Somehow I'm just now catching up with pathetic flaws in the multiple choice quiz she had to pass in order to become a citizen. I feel her pain: I served on a committee for a while years ago where we wrote multiple choice questions for the California "baby bar." It was actually kind of fun: four of us would show up with four drafts and rip each other's work to shreds, a man's manly idea of a good time. The trick was, of course to sandblast away every hint of ambiguity or potential for misunderstanding before the questions fell into the hands of the young, the litigious and the aspirational.
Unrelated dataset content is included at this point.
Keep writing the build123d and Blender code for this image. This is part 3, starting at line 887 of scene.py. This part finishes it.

As I say I enjoyed it but one thing I learned for sure: at least in the social sciences, it is impossible to write a good multiple choice question. After agonizing effort, you maybe able to write a pretty-much-unambiguous question but it will be so stylized that it won't teach anybody about anything. I suppose it might be different elsewhere: if I am asked to select the right value for "pi," I suppose I will know enough to check 3.13159... . But law, never, and I am sure the same goes for citizenship.
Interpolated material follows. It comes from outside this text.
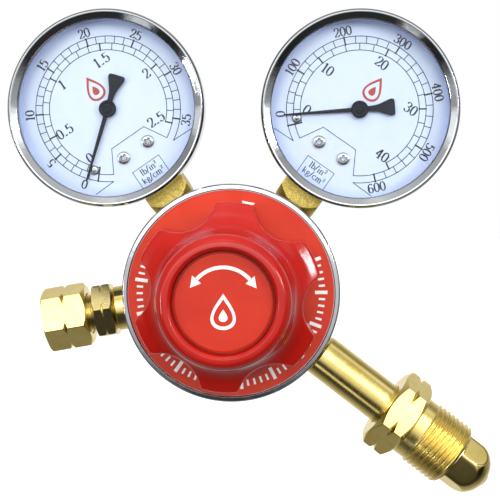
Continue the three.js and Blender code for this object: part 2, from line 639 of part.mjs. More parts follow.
// The pointer's blade runs along its reading, and its paddle tail the other way.
function pointer() {
  const edge = [
    [0.3, POINTER_TIP], [0.7, 2.6], [0.9, -3.4], [1.3, -6.2], [2.2, -8.2], [2.8, 0.6 - POINTER_TAIL],
    [2.4, -POINTER_TAIL],
  ];
  const otherEdge = edge.map(([x, z]) => [-x, z]).reverse();
  const back = DIAL_FRONT_Y - 0.7;
  return plate(polygon([...edge, ...otherEdge]), back - 0.2, 0.4)
    .add(bar(HUB_R, back, back - 1.2, 16))
    .subtract(bar(1.1, back + 1, back - 0.8, TINY))
    .rotate([0, 180 + POINTER_REST, 0]);
}

function dialScrew([x, z]) {
  const head = turned([
    [0, DIAL_FRONT_Y - GAP], [2.1, DIAL_FRONT_Y - GAP], [2, DIAL_FRONT_Y - 0.7],
    [1.4, DIAL_FRONT_Y - 0.95], [0, DIAL_FRONT_Y - 0.95],
  ], 16);
  const shank = bar(0.75, -21.4, DIAL_FRONT_Y - 0.5, 10);
  return head.add(shank).translate([x, 0, z]);
}

// A shouldered pin that the pointer rests against.
function stopPin() {
  const [x, z] = onDial(PIN_ANGLE, PIN_R);
  return turned([
    [0, -23.6], [0.6, -23.6], [0.6, DIAL_FRONT_Y - GAP], [1.6, DIAL_FRONT_Y - GAP],
    [1.2, DIAL_FRONT_Y - 0.6], [0.5, DIAL_FRONT_Y - 0.6], [0.5, DIAL_FRONT_Y - 1.7], [0, DIAL_FRONT_Y - 1.7],
  ], SMALL).translate([x, 0, z]);
}

function addGauge(prefix, tilt) {
  const arm = new THREE.Group();
  arm.rotation.y = THREE.MathUtils.degToRad(tilt);
  assembly.add(arm);
  const gauge = new THREE.Group();
  gauge.position.z = GAUGE_DISTANCE;
  arm.add(gauge);
  const part = (name, manifold, look) => add(gauge, `${prefix}_${name}`, manifold, look);
  part('gauge_socket', gaugeSocket(), ROUGH_BRASS);
  part('gauge_case', gaugeCase(), CHROME);
  part('gauge_bezel', gaugeBezel(), CHROME);
  part('gauge_window', bar(BEZEL_OPENING_R + 1.6, -27.3, -29.3, ROUND), CLEAR);
  part('dial', gaugeDial(), DIAL_WHITE);
  part('pointer', pointer(), POINTER_BLACK);
  part('pinion_shaft', pinionShaft(), BRASS);
  part('sector_gear', sectorGear(), BRASS);
  part('movement_link', movementLink(), STEEL);
  part('movement_frame', movementFrame(), BRASS);
  part('bourdon_tube', bourdonTube(), BRONZE);
  part('dial_screw_left', dialScrew(PILLARS[1]), STEEL);
  part('dial_screw_right', dialScrew(PILLARS[0]), STEEL);
  part('stop_pin', stopPin(), STEEL);
}

addGauge('outlet', -GAUGE_TILT);
addGauge('inlet', GAUGE_TILT);

export default regulator;
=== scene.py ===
"""Looks of a dial-gauge gas regulator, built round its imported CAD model."""

import json
import math

import bpy
import numpy as np
from mathutils import Matrix, Vector


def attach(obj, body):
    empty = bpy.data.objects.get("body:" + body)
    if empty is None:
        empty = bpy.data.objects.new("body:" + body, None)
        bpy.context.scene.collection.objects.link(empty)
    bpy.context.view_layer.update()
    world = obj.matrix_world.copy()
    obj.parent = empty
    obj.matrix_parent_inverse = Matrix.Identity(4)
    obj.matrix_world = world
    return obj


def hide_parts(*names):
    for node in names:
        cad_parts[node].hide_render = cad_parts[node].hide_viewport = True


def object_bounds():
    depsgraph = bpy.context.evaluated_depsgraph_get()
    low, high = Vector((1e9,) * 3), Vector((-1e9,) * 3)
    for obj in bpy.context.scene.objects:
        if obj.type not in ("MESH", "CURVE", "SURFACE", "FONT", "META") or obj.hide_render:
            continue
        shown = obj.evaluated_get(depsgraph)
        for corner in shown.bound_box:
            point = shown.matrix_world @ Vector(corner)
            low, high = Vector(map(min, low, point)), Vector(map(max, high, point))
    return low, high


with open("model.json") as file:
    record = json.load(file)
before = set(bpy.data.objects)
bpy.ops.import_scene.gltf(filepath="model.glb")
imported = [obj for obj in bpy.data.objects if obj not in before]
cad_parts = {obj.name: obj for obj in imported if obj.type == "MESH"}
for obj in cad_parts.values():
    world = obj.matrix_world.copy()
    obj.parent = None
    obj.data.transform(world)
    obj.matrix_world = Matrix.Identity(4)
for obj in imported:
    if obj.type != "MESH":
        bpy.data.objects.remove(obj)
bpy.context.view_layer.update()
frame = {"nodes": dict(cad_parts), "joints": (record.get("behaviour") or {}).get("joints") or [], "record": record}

MM = 0.001
TAU = 2 * math.pi

# ---- places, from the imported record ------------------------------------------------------
RECORD = frame["record"]
JOINTS = {j["name"]: j for j in frame["joints"]}
MOUNTS = {m["name"]: m for m in RECORD["mounts"]}
AXIS = Vector(JOINTS["knob_turn"]["pos_m"])
REAR_Y = MOUNTS["rear_face"]["pos_m"][1]
FRONT = Vector((0, -1, 0))


def placed(origin, up, out):
    """A frame at origin whose local Z is out and whose local Y is as near up as it can be."""
    z = Vector(out).normalized()
    x = Vector(up).cross(z).normalized()
    y = z.cross(x)
    return Matrix((
        (x.x, y.x, z.x, origin[0]), (x.y, y.y, z.y, origin[1]), (x.z, y.z, z.z, origin[2]), (0, 0, 0, 1),
    ))


def gauge_frame(prefix):
    """The gauge's axis at the body's rear plane: Z to the front, Y outward along the stem."""
    centre = Vector(JOINTS[prefix + "_pointer_swing"]["pos_m"])
    centre.y = REAR_Y
    stem = Vector((centre.x - AXIS.x, 0, centre.z - AXIS.z))
    return placed(centre, stem, FRONT), stem


BODY_FRAME = placed((AXIS.x, REAR_Y, AXIS.z), (0, 0, 1), FRONT)
PORT_ORIGIN = Vector((AXIS.x, MOUNTS["inlet"]["pos_m"][1], AXIS.z))


def port_frame(direction):
    """From the body's axis out along a port: Z outward, X to the front."""
    out = Vector(direction).normalized()
    return placed(PORT_ORIGIN, out.cross(FRONT), out)


INLET_FRAME = port_frame(MOUNTS["inlet"]["axis"])
OUTLET_FRAME = port_frame(JOINTS["outlet_nut_spin"]["axis"])

# ---- node materials ----------------------------------------------------------------------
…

But then again, that's not the point. Recall that success in education is learning how to psych the examiner. So the student is looking, not for the correct answer, but the one the examiner most likely thought was correct. This is the skill being tested by Ms. Linzer's citizenship test. If she doubts it, she should read Chapter 2 of Dixit and Nalebuff's Art of Strategy where they tell you to answer a multiple choice question correctly without even knowing the question (the answer is "16π.").